In April of 2020, Wolfpack Research exposed the alleged 27 to 44 percent inflation in iQiyi’s reported 2019 revenue, which is approximately $1.13 to $1.98 billion. The firm also said that the number of iQiyi users is about 60 percent less than the company’s hundred million users press release.
Given this massive news, the Securities and Exchange Commission intends to cross-examine the streaming giant’s operational and financial records starting from January of 2018, including acquisition, investment, expenses, and audience reports.
In light of this investigation, iQiyi assured that it would be compliant and cooperative in getting to the bottom of Wolfpack Research’s allegations. It stated that private and professional advisers would spearhead an internal probe as well.
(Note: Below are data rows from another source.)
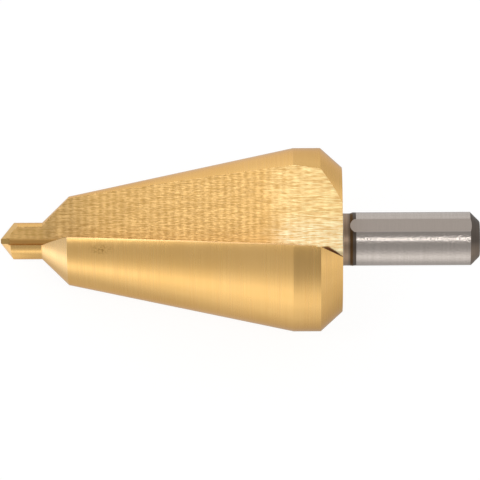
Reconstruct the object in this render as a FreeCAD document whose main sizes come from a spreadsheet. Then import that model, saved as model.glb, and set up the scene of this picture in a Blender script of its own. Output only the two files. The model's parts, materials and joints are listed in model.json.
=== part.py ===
import FreeCAD, Part
import Sketcher
import math
import os

# A cone drill for sheet metal and tube: a turned blank with a pilot, a lead cone, a long main cone and a
# round shank, then two straight flutes, a split point and three shank flats. X is the drill's axis, with
# the point at x = 0. One flute opens towards +Z, and the cutting edge below it leads when the drill
# turns clockwise, seen from the shank.

SIZES = [
    # turned blank, with lengths from the point
    ("overall_length", 79.5, "point to shank end"),
    ("pilot_radius", 3.12, "pilot that starts the hole"),
    ("lead_start", 6.9, "pilot ends and lead cone starts"),
    ("lead_end", 11.35, "lead cone ends and main cone starts"),
    ("small_radius", 7.45, "small end of the main cone"),
    ("cone_end", 48.6, "large end of the main cone"),
    ("large_radius", 15.3, "largest cutting radius"),
    ("margin_end", 53.1, "end of the short cylinder behind the cone"),
    ("rear_face", 56.7, "back of the head"),
    ("rear_radius", 12.05, "back of the head inside its chamfer"),
    ("neck_radius", 4.33, "neck between head and shank"),
    ("neck_end", 58.0, "neck starts to widen"),
    ("shank_start", 58.45, "shank at its full size"),
    ("shank_radius", 4.5, "shank for a three-jaw chuck"),
    ("end_chamfer", 1.6, "chamfer at the shank end"),
    ("end_round", 0.2, "rounding inside that chamfer"),
    ("neck_fillet", 0.3, "fillet between head and neck"),
    # relief of the lands, which turn about axes of their own beside the drill's axis
    ("relief_offset", 0.1, "distance between a land's axis and the drill's"),
    ("relief_angle", 50.0, "direction of that distance, from +Z towards +Y"),
    ("seam_angle", 15.0, "middle of the flute's mouth, from +Z towards +Y"),
    ("land_turn", 200.0, "turn of one land, past a half so that the two overlap"),
    # flute section, the same along the whole flute
    ("bend_x", 9.33, "where the flute's root starts to rise"),
    ("root_y", -1.15, "corner of the flute's two walls, sideways"),
    ("root_z", 1.87, "corner of the flute's two walls, above the axis"),
    ("root_round", 1.1, "rounding of that corner"),
    ("hook_angle", 19.8, "lean of the cutting face from the radius"),
    ("flute_rise", 0.18, "rise of the root for each mm along the axis"),
    ("flute_skew", -0.047, "sideways run of the root for each mm along the axis"),
    # point
    ("flank_angle", 52.3, "half angle of the cone that a flank is part of"),
    ("flank_tilt", 5.2, "tilt of that cone towards the lip"),
    ("chisel_cut", 0.27, "height that the chisel edge takes off the sharp point"),
    ("gash_web", 0.12, "half thickness of the web between the gashes"),
    ("gash_angle", 50.2, "slope of a gash's floor from the axis"),
    ("gash_side", 0.45, "side wall of a gash, off the axis"),
    ("gash_width", 0.85, "width of a gash"),
    ("heel_offset", 1.0, "where a heel facet crosses the plane of the chisel edge, off the axis"),
    ("heel_angle", 43.9, "slope of a heel facet from the axis, seen into the flute"),
    ("heel_lean", 0.783, "run of a heel facet along the axis for each mm out of the flute"),
    # shank flats
    ("flat_depth", 0.18, "depth of a flat below the shank's surface"),
    ("flat_start", 58.0, "tip of a flat's rounded end"),
    ("flat_round", 1.45, "radius of that end"),
    ("flat_angle", 32.0, "direction of the first flat, from +Z towards +Y"),
    # rest, where the search for it starts
    ("rest_roll", 28.0, "roll about the drill's axis, flute down"),
    ("rest_pitch", 11.0, "lift of the shank end"),
]

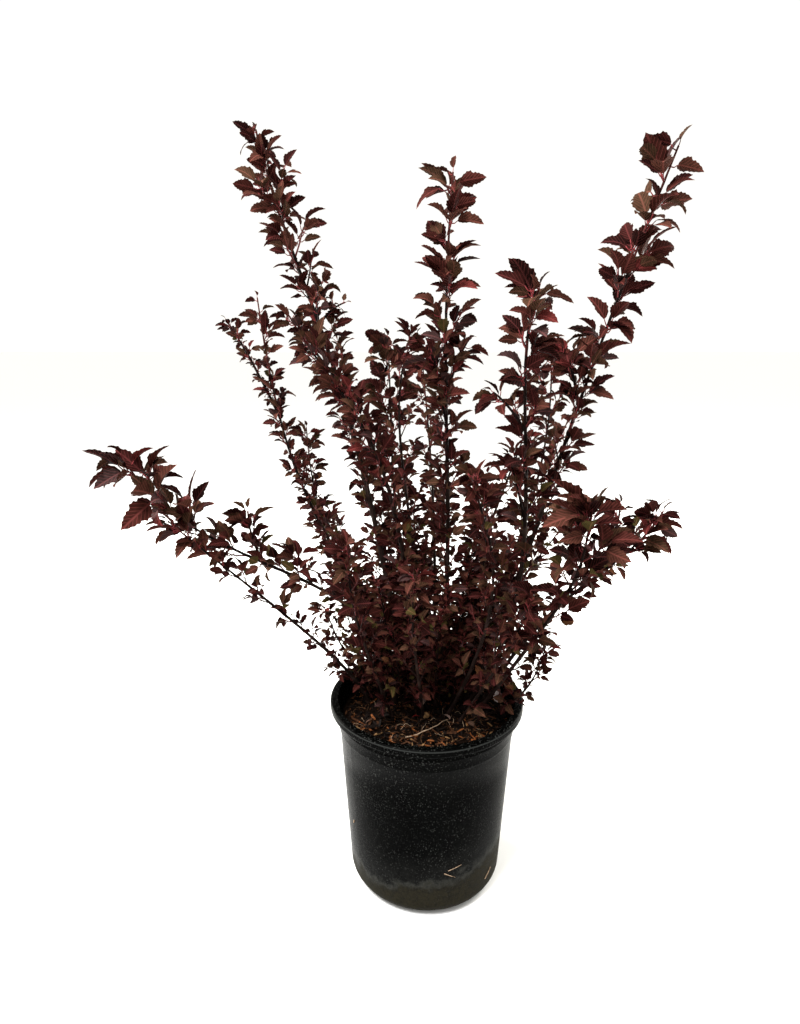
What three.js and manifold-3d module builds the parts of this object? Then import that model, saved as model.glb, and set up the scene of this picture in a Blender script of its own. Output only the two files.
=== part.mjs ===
// A black jack ninebark, a many-stemmed shrub with dark leaves, in its round nursery pot.
// Millimetres, +Z up. The origin is at the centre of the pot's flat underside, and the front is -Y.
import * as THREE from "three";
import { mergeVertices } from "three/addons/utils/BufferGeometryUtils.js";
import Module from "manifold-3d";

const wasm = await Module();
wasm.setup();

// The pot: its driving sizes.
const POT = {
  height: 255,
  rimRadius: 125,
  baseRadius: 100,
  wall: 2.2,
  lipDepth: 11,
  lipOverhang: 8,
  lipRound: 3,
  shoulderBelowRim: 38,
  shoulderStep: 1.6,
  shoulderRise: 3,
  cornerRadius: 18,
  cornerSteps: 4,
  sides: 28,
  drains: 4,
  drainRadius: 6,
  drainSides: 6,
  drainDepth: 16,
};

// The potting mix fills the pot up to here.
const SOIL_TOP = POT.height - 28;
const SOIL_SIDES = 24;

// Faces that meet keep this much clear of each other.
const GAP = 0.3;

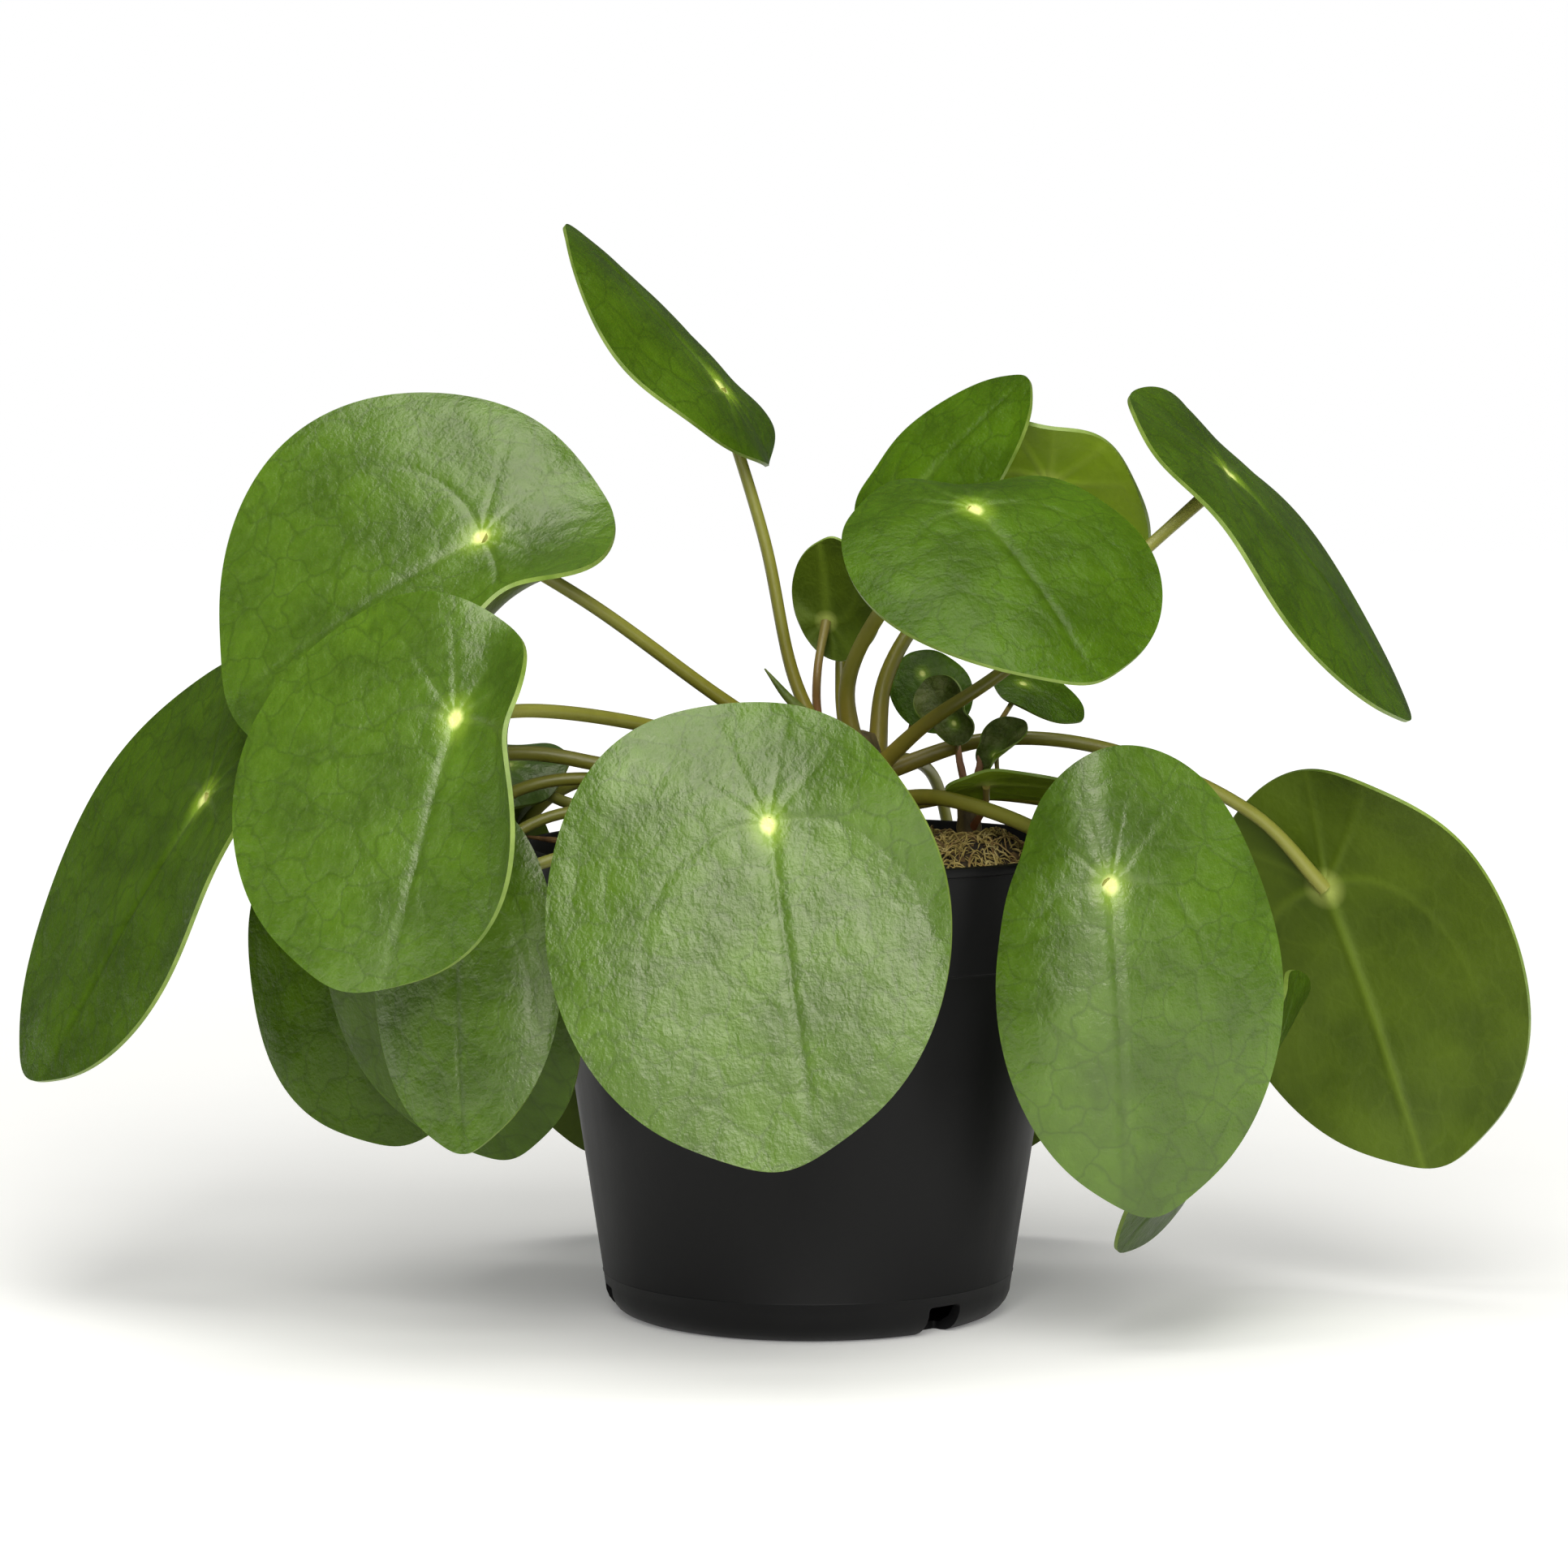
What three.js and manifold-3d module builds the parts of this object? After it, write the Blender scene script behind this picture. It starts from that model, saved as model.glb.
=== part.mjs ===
// A Chinese money plant, Pilea peperomioides, growing in a round black nursery pot.
// Millimetres, +Z up. The origin is the middle of the pot's base, on the floor.
// The front of the plant looks towards -Y, and +X is to the right of the front view.
import * as THREE from 'three';
import Module from 'manifold-3d';
import { mergeVertices } from 'three/addons/utils/BufferGeometryUtils.js';

const wasm = await Module();
wasm.setup();

// ---------------------------------------------------------------- driving dimensions

const GAP = 0.3; // clearance kept between touching pieces

const POT = {
  height: 97.5,
  rimRadius: 60, // outside the top lip
  bandHeight: 22, // the straight band under the lip
  bandFootRadius: 56.8, // outside the band's lower edge
  bodyTopRadius: 52.9, // outside the body, just under the band
  bodyFootRadius: 42.4, // outside the body, above the rounded foot
  footCorner: 6, // height of the rounded corner at the floor
  wall: 1.4,
  base: 1.6,
  lipHeight: 1.8,
  lipProud: 0.6,
  slotWidth: 8.4,
  slotHeight: 6.3,
  slotReach: 8, // how far a drain slot cuts in from the foot
  slotAngles: [-49, -169, 71],
  segments: 48,
};

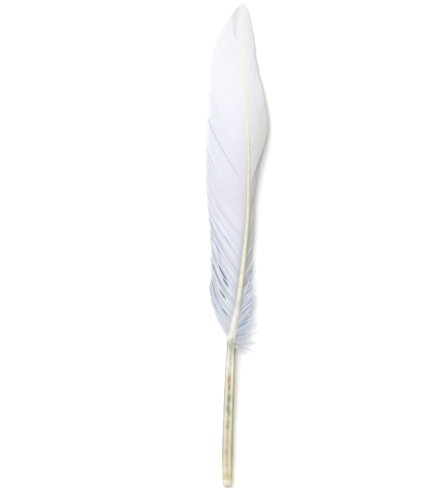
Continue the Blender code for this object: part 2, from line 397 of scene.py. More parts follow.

The closing of the market’s second-quarter suggested a significant change in the Chinese streaming platform’s stature. The shares hit an 18% decline during the extended trade and ended with a 12.36% shrinkage by the after-hours trade.
Wolfpack Research’s accusations against iQiyi and the SEC’s investigation couldn’t have come at the worst possible time, as another Nasdaq-listed Chinese company, Luckin Coffee Inc., is also under immense pressure and scrutiny for falsifying sales of approximately $323.9 million in 2019. Nasdaq expunged the said company after this incident.
The United States Senate put a bill in place that allows intensive audits on Chinese companies registered on Wall Street. This bill also threatens to delist any firm that will refuse to comply.
According to the Netflix-style Chinese streaming platform, the impacts brought by the allegations will be evident. The predicted net revenue by the end of the third quarter is expected to fall flat with a 6 percent decrease each year.
Media buzz surfaced about iQiyi looking into alternative listings in Hongkong after the Wolfpack accusations went public. News about iQiyi being in touch with Credit Suisse also gave the green light to other Chinese companies to seek a listing that is closer to their country.
Many Chinese firms under a similar heat consider subsidiary listings that are closer to their country to keep the company afloat, be able to rebrand and expand the business again after it recovers.